Rúben Amorim pensou e construiu uma máquina competitiva perfeita. Ataca por todo o lado, não é repetitiva, confunde e golpeia.
No futebol, os ciclos são instáveis e as verdades absolutas rapidamente estilhaçadas. Mas não há como dizê-lo de outra forma: nesta altura da época, o Sporting é imparável - e não será fácil conseguir bloqueá-lo nos próximos tempo.
O Estoril Praia tentou, é verdade, mas aqueles 25 minutos de 0-0 no score mais pareceram uma luta do eterno Macgyver contra uma bomba armadilhada. Todos sabíamos que o leão ia ser bem sucedido, só não sabíamos onde e quando.
A palete criativa dos campeões nacionais é interminável.
Se o bloco baixo do oponente protege a profundidade, então o espaço entrelinhas revela-se o seu corredor da morte; se o adversário se estende um pouco mais, então sabe-se que pelos corredores o desequilíbrio vai surgir.

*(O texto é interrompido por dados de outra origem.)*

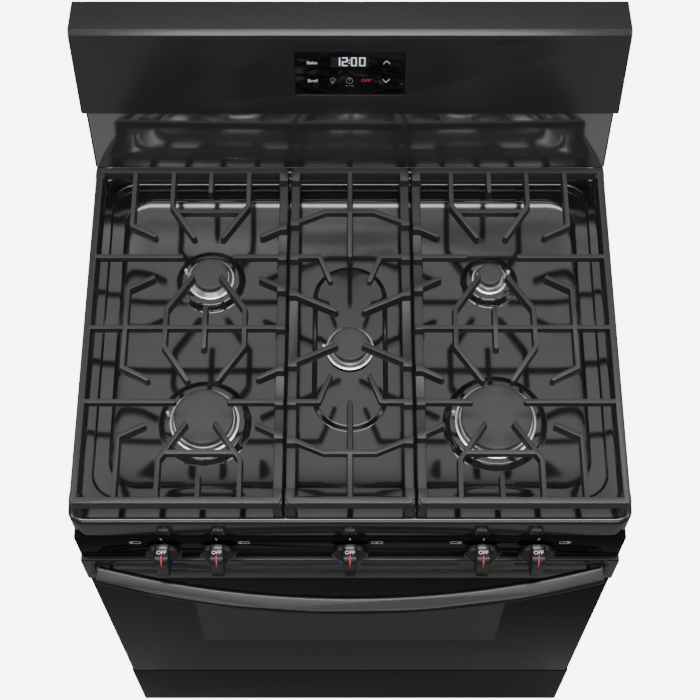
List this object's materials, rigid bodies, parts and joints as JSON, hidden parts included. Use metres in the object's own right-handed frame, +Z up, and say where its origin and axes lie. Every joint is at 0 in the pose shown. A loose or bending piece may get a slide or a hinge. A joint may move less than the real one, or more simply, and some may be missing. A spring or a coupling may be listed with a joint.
{
  "type": "freestanding gas range",
  "caption": "Freestanding gas range: sealed burners under cast grates, touch-clock backguard, turning knobs, drop-down glass door and a storage drawer.",
  "frame": {"origin": "on the floor, under the middle of the range's bounding box", "axes": "+Z up, the front with the door and knobs faces -Y, +X to the right seen from the front"},
  "size_m": [0.759, 0.7314, 1.218],
  "materials": {
    "enamel": "glossy black porcelain enamel",
    "black_panel": "gloss black paint",
    "backguard_steel": "satin black coated steel",
    "trim_steel": "satin dark coated steel",
    "zinc_steel": "galvanised",
    "screw_steel": "zinc plated",
    "foot_plastic": "moulded",
    "gland_plastic": "moulded",
    "oven_enamel": "speckled dark enamel",
    "gasket": "woven glass fibre",
    "burner_tube": "aluminised steel, heat tinted",
    "lamp_glass": "clear domed",
    "rack_chrome": "polished wire",
    "door_glass": "black tinted, polished",
    "clear_glass": "clear",
    "drawer_paint": "semi-gloss dark grey",
    "cast_iron": "matte black enamelled",
    "cap_enamel": "matte black enamel",
    "burner_aluminium": "machined bright",
    "igniter_ceramic": "white with a steel tip",
    "gas_pipe": "drawn tube",
    "valve_brass": "machined",
    "knob_plastic": "gloss black with a red pointer",
    "touch_glass": "black printed",
    "circuit_board": "printed board"
  },
  "bodies": {
    "range": {"cooktop_deck": "enamel", "side_panel_left": "black_panel", "side_panel_right": "black_panel", "control_panel": "black_panel", "backguard_shell": "backguard_steel", "backguard_riser": "backguard_steel", "backguard_end_caps": "backguard_steel", "rear_cover": "zinc_steel", "base_frame": "zinc_steel", "front_frame": "zinc_steel", "hinge_receivers": "zinc_steel", "drawer_rails": "zinc_steel", "rear_screws": "screw_steel", "leveling_feet": "foot_plastic", "power_gland": "gland_plastic", "oven_liner": "oven_enamel", "oven_bottom_panel": "oven_enamel", "door_gasket": "gasket", "oven_burners": "burner_tube", "oven_lamp": "lamp_glass", "rack_guides": "rack_chrome", "burner_head_left_rear": "burner_aluminium", "burner_head_left_front": "burner_aluminium", "burner_head_center": "burner_aluminium", "burner_head_right_rear": "burner_aluminium", "burner_head_right_front": "burner_aluminium", "igniters": "igniter_ceramic", "gas_supply": "gas_pipe", "burner_feed_tubes": "gas_pipe", "gas_valves": "valve_brass", "control_glass": "touch_glass", "display_board": "circuit_board"},
    "oven_door": {"door_top_trim": "trim_steel", "door_glass": "door_glass", "door_inner_panel": "oven_enamel", "door_inner_glass": "clear_glass", "door_handle": "trim_steel", "door_hinge_arms": "zinc_steel"},
    "storage_drawer": {"drawer_front": "black_panel", "drawer_box": "drawer_paint"},
    "rack_lower": {"oven_rack_lower": "rack_chrome"},
    "rack_upper": {"oven_rack_upper": "rack_chrome"},
    "left_grate": {"grate_left": "cast_iron"},
    "center_grate": {"grate_center": "cast_iron"},
    "right_grate": {"grate_right": "cast_iron"},
    "cap_left_rear": {"burner_cap_left_rear": "cap_enamel"},
    "cap_left_front": {"burner_cap_left_front": "cap_enamel"},
    "cap_center": {"burner_cap_center": "cap_enamel"},
    "cap_right_rear": {"burner_cap_right_rear": "cap_enamel"},
    "cap_right_front": {"burner_cap_right_front": "cap_enamel"},
    "stem_1": {"valve_stem_1": "valve_brass"},
    "knob_1": {"knob_1": "knob_plastic"},
    "stem_2": {"valve_stem_2": "valve_brass"},
    "knob_2": {"knob_2": "knob_plastic"},
    "stem_3": {"valve_stem_3": "valve_brass"},
    "knob_3": {"knob_3": "knob_plastic"},
    "stem_4": {"valve_stem_4": "valve_brass"},
    "knob_4": {"knob_4": "knob_plastic"},
    "stem_5": {"valve_stem_5": "valve_brass"},
    "knob_5": {"knob_5": "knob_plastic"}
  },
  "joints": [
    {"name": "door_hinge", "type": "hinge", "parent": "range", "child": "oven_door", "pos_m": [0, -0.2885, 0.2375], "axis": [1, 0, 0], "range_deg": [0, 90]},
    {"name": "drawer_slide", "type": "slide", "parent": "range", "child": "storage_drawer", "axis": [0, -1, 0], "range_m": [0, 0.35]},
    {"name": "rack_lower_slide", "type": "slide", "parent": "range", "child": "rack_lower", "axis": [0, -1, 0], "range_m": [0, 0.012]},
    {"name": "rack_upper_slide", "type": "slide", "parent": "range", "child": "rack_upper", "axis": [0, -1, 0], "range_m": [0, 0.012]},
    {"name": "left_grate_lift", "type": "slide", "parent": "range", "child": "left_grate", "axis": [0, 0, 1], "range_m": [0, 0.08]},
    {"name": "center_grate_lift", "type": "slide", "parent": "range", "child": "center_grate", "axis": [0, 0, 1], "range_m": [0, 0.08]},
    {"name": "right_grate_lift", "type": "slide", "parent": "range", "child": "right_grate", "axis": [0, 0, 1], "range_m": [0, 0.08]},
    {"name": "cap_left_rear_lift", "type": "slide", "parent": "range", "child": "cap_left_rear", "axis": [0, 0, 1], "range_m": [0, 0.018]},
    {"name": "cap_left_front_lift", "type": "slide", "parent": "range", "child": "cap_left_front", "axis": [0, 0, 1], "range_m": [0, 0.018]},
    {"name": "cap_center_lift", "type": "slide", "parent": "range", "child": "cap_center", "axis": [0, 0, 1], "range_m": [0, 0.018]},
    {"name": "cap_right_rear_lift", "type": "slide", "parent": "range", "child": "cap_right_rear", "axis": [0, 0, 1], "range_m": [0, 0.018]},
    {"name": "cap_right_front_lift", "type": "slide", "parent": "range", "child": "cap_right_front", "axis": [0, 0, 1], "range_m": [0, 0.018]},
    {"name": "knob_1_turn", "type": "hinge", "parent": "range", "child": "stem_1", "pos_m": [-0.258, -0.3, 0.841], "axis": [0, 1, 0], "range_deg": [-235, 0]},
    {"name": "knob_1_push", "type": "slide", "parent": "stem_1", "child": "knob_1", "axis": [0, 1, 0], "range_m": [0, 0.0025], "stiffness_N_per_m": 800},
    {"name": "knob_2_turn", "type": "hinge", "parent": "range", "child": "stem_2", "pos_m": [-0.1825, -0.3, 0.841], "axis": [0, 1, 0], "range_deg": [-235, 0]},
    {"name": "knob_2_push", "type": "slide", "parent": "stem_2", "child": "knob_2", "axis": [0, 1, 0], "range_m": [0, 0.0025], "stiffness_N_per_m": 800},
    {"name": "knob_3_turn", "type": "hinge", "parent": "range", "child": "stem_3", "pos_m": [0, -0.3, 0.841], "axis": [0, 1, 0], "range_deg": [-235, 0]},
    {"name": "knob_3_push", "type": "slide", "parent": "stem_3", "child": "knob_3", "axis": [0, 1, 0], "range_m": [0, 0.0025], "stiffness_N_per_m": 800},
    {"name": "knob_4_turn", "type": "hinge", "parent": "range", "child": "stem_4", "pos_m": [0.1825, -0.3, 0.841], "axis": [0, 1, 0], "range_deg": [-235, 0]},
    {"name": "knob_4_push", "type": "slide", "parent": "stem_4", "child": "knob_4", "axis": [0, 1, 0], "range_m": [0, 0.0025], "stiffness_N_per_m": 800},
    {"name": "knob_5_turn", "type": "hinge", "parent": "range", "child": "stem_5", "pos_m": [0.258, -0.3, 0.841], "axis": [0, 1, 0], "range_deg": [-235, 0]},
    {"name": "knob_5_push", "type": "slide", "parent": "stem_5", "child": "knob_5", "axis": [0, 1, 0], "range_m": [0, 0.0025], "stiffness_N_per_m": 800}
  ]
}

Mais do que a analogia do cobertor, que cobre a cabeça e descobre os pés, à noite deste Estoril deve aplicar-se a imagem de um sentinela desorientado. E no meio da ponte.
O perigo chegou de todo o lado e de todas as formas. Um 0-3 mais do que natural.
A bússola de Matheus, o pé esquerdo de Geny
Bola nos pés de Morita ou Hjulmand, sinais de alerta ligados do lado canarinho. O Estoril até nem esteve apático no jogo, tentou sempre qualquer coisa, mas o Sporting foi demasiado forte. E até cruel.
Ameaçou pela esquerda (muito bem, Maxi Araújo), amassou pelo centro (Gyokeres, claro) e acabou a aniquilar a resistência amarela pela direita. Ainda por cima, veja-se bem, num lance inventado por Matheus Reis. Surpresa, surpresa.
O central esquerdino está confiante, ganhou com classe e descobriu Geny Catamo soltinho da vida - Wagner Pina, que o devia estar a marcar, encontrava-se caído e a queixar-se de falta. O pé esquerdo do moçambicano fez o resto.
O Estoril lá tentava levantar a voz, fazer-se ouvir de qualquer forma, e logo o Sporting o silenciava. Fortíssimo na reação à perda, fisicamente portentoso, o conjunto de Amorim foi apagando os pequenos sinais de rebelião e depois o talento decidiu.
Ainda antes do intervalo, e com uma posse de bola a rondar os 75 por cento (!), o líder da I Liga chegou ao 2-0. Francisco Trincão, em período de excelência e inspiração, serviu Morita para o golo - minutos antes dele próprio atirar a bola ao poste direito de Joel Robles.
Uma avalanche de bom futebol e de bom gosto. É impossível ficar indiferente à engenhoca mortífera criada por Rúben Amorim.
Gerir e pensar em Eindhoven
O avançar dos minutos coincidiu com as mexidas do lado leonino e o crescimento do Estoril. Um crescimento, ainda assim, bastante tímido e controlado com alguma facilidade pelo Sporting.
Na terça-feira há jogo em Eindhoven, para a Champions, e naturalmente há também músculos e cabeças a exigirem uma boa gestão.
Sem surpresa, Amorim fez recolher Maxi, Matheus e Hjulmand aos balneários com mais de meia-hora por jogar - avançaram Bragança, Inácio e Harder.
O Sporting não voltou a ser o mesmo, embora também não tivesse necessidade de sê-lo. Houve momento de um jogo mais partido, com mais espaço para os dois lados e algumas aproximações às balizas.
Pouco, muito pouco ainda assim para o Estoril de Ian Cathro; suficiente, mais do que suficiente para os de Alvalade. Daniel Bragança, de pé esquerdo e a contar com uma simpatia de Robles, encerrou a contagem.
Insistimos: a imagem deixada até ao intervalo, principalmente aí, comprovou cientificamente a existência de vida especial neste Sporting 24/25.
Tão forte a reagir à posse de bola do Estoril, como a saber o que fazer com ela. De todas as formas e feitios, por todo os pedaços de terreno, um leão incontrolável.
Exterminador e implacável. Uma masterpiece laboriosamente criada por mister Amorim.